Usage of fibreboard is not high and the kilnformer will need be content with what is available in their area, irrespective of quality. Fortunately added fired strength can be given by applying additional coats of colloidal silica. For more on this see 13. Making a fibreboard mould.
There are two ways of making the board. One uses a flat form the size of the sheet, onto which the material is sucked and from which it is expelled onto a flat drying surface; one sheet at a time. The other uses a continuous process called Roto-forming, where the material is sucked onto a drum and fed continuously onto a flat conveyor belt for drying and cutting to length.
When fibreboard was made in Australia it was by the former ‘batch’ method, but the imported product is more likely to be made by Roto-former.
When using a flat piece of fibreboard, say 10 or 12mm thick, as an underlay, it has been noticed that when the piece is large there is a tendency for the corners to lift; so that a fired piece of glass won’t be perfectly flat, but slightly dished. There is a suspicion that the lifting is greater with Roto-formed board than with the previously available material.

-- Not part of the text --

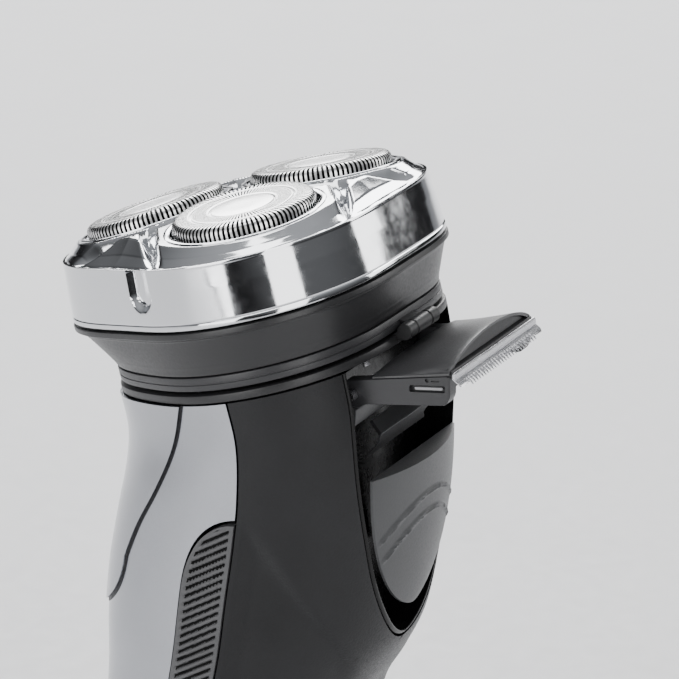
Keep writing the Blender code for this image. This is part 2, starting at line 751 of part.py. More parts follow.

Another kiln builder who uses fibreboard as a hotface layer at glass temperatures has recently commented on the dishing which is occurring. Could it be that the flattened-out Roto-formed board is trying to curl up again.
To summarise;
- When new, the strength of the board is determined by the concentration of both types of binder: the proportions of which can vary widely.
- When fired, the organic binder has gone and only the colloidal silica gives it strength.
- Starch is much cheaper than inorganic binders, so some makers may scrimp on the colloidal silica and their fired product can be weak and fluffy.
- If making complex fibreboard moulds it is best to pre-fire them.
- If using board for moulds, fire an offcut first to find out how strong the fired piece will be. If it’s weak, or the surface isn’t firm, give the moulds one or more coats of colloidal silica to harden them up. Dry between coats. When fully dry they can be battwashed.